Des vieux parlent aux jeunes
La franchise Les Profs (puisque c’en est maintenant une, sachant qu’à l’origine il s’agit de l’adaptation d’une série de BD) fait cependant un pas de plus pour démontrer l’hypocrisie de sa parodie bon enfant et le fond rétrograde de son inspiration. Se focalisant autour d’un groupe d’enseignants caractérisés comme les plus incompétents de France (incompétence censée bien sûr attirer une complaisante sympathie), elle ne laisse aux élèves qu’une place secondaire, si cancres et facétieux qu’ils soient. Dans Les Profs 2 en particulier, on a confié à un seul le soin de prétendre incarner une présence d’élèves tenant tête aux profs : le dénommé Boulard, déjà star du premier film, prince des glandeurs, des tricheurs et des redoublants, ce qui est très pratique pour justifier l’âge avancé (23 ans) de son interprète, l’humoriste Kev Adams. Le choix était évident, l’acteur étant le plus bankable du lot, assuré d’attirer dans les salles un jeune public aux cris suraigus, mais ce n’est pas la seule raison.

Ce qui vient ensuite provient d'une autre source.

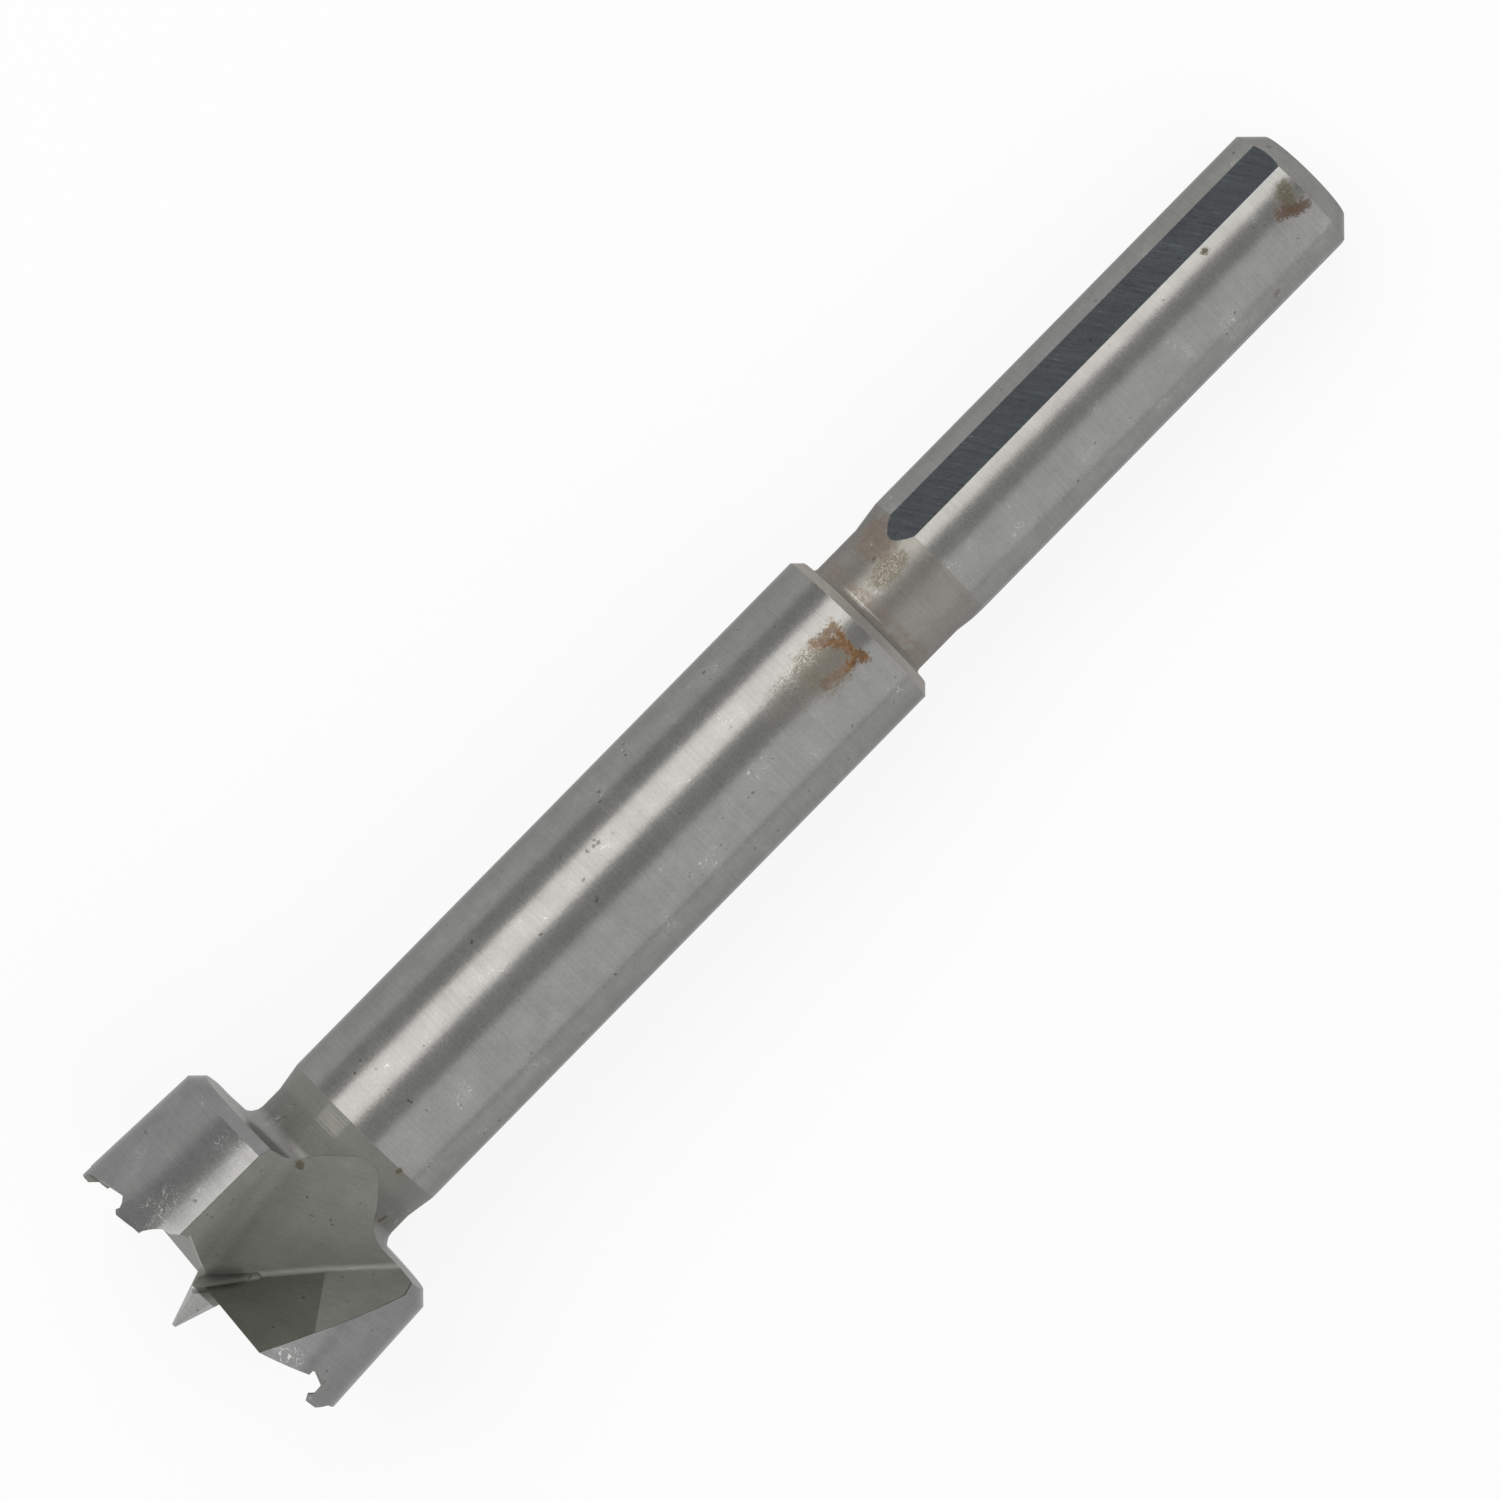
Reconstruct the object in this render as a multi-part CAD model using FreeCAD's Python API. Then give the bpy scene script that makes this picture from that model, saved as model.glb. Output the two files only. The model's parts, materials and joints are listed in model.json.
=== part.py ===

Le personnage, par ailleurs conforme à l’archétype que perpétue l’humoriste entre ses spectacles et la série Soda, laisse éclater à merveille sa fonction publicitaire, sur l’adolescence en l’occurrence (Adams n’apparaît-il pas dans le même registre dans une pub récente pour une banque ?), avec des signes comme la casquette de travers et le blouson qui renvoient moins à la jeunesse d’aujourd’hui qu’à une imitation de Retour vers le futur. Mais surtout, tout star qu’il est, Adams ne matérialise qu’une présence individuelle face à un collectif omniprésent, celui des profs (les autres élèves ne servent guère que de bouche-trous). De sorte que si le film semble lui servir de véhicule, sa visibilité agressive le caractérise comme produit à vendre, mais aussi comme argument pour refourguer tout le reste, à vrai dire beaucoup moins vendable en l’état. Le faux jeune, à l’arrivée, sert d’éclaireur bruyant aux vrais vieux, aux Bourdon, Nanty, Martin-Laval, Ducret etc., lesquels viennent occuper l’espace avec une absence d’investissement frappante dans leurs jeux d’acteurs, tandis qu’ils activent mollement des ressorts comiques d’un autre âge et renvoient de ce qui est censé nous faire rire une image franchement sinistre. De quoi rappeler que la publicité ne sert pas seulement à vendre des produits, mais à en masquer d’autres, moins contrôlés et moins recommandables.
French spoken
Ah, on allait oublier : dans cet épisode, les profs et le sieur Boulard sont envoyés dans un collège anglais pour sauver l’année scolaire d’une élève qui s’avère membre de la famille royale (ça, c’est pour le semblant de scénario). Bien évidemment, c’est le moment de dépoussiérer les piques les plus fines et subtiles sur le bon vieil antagonisme franco-britannique, le tout mêlé à des blagues sur Harry Potter pour faire passer la pilule. S’en offusquer ? Il n’y en a pas tant lieu que cela, à voir comme le film fait tout pour que « l’ennemi » n’ait en vérité aucune substance. Un grossier tour de scénario oblige tout le monde à parler français, ne laissant aux personnages britanniques qu’une parodie d’accent et une langue bafouée dans la bouche de la prof d’anglais Isabelle Nanty ; et les facéties de l’acteur-réalisateur Martin-Laval, dans le rôle du prof d’histoire anglophobe jusqu’au ridicule et fan de Napoléon, achèvent de discréditer la simple existence d’un rival étranger. En somme, deux cents ans après Waterloo, la leçon a été comprise : ici, on préfère rester dans un entre-soi franchouillard renfermé, coupé de toute réalité (sur le monde, sur les attentes du public, sur le sens même du mot « humour ») et sévèrement débilitant.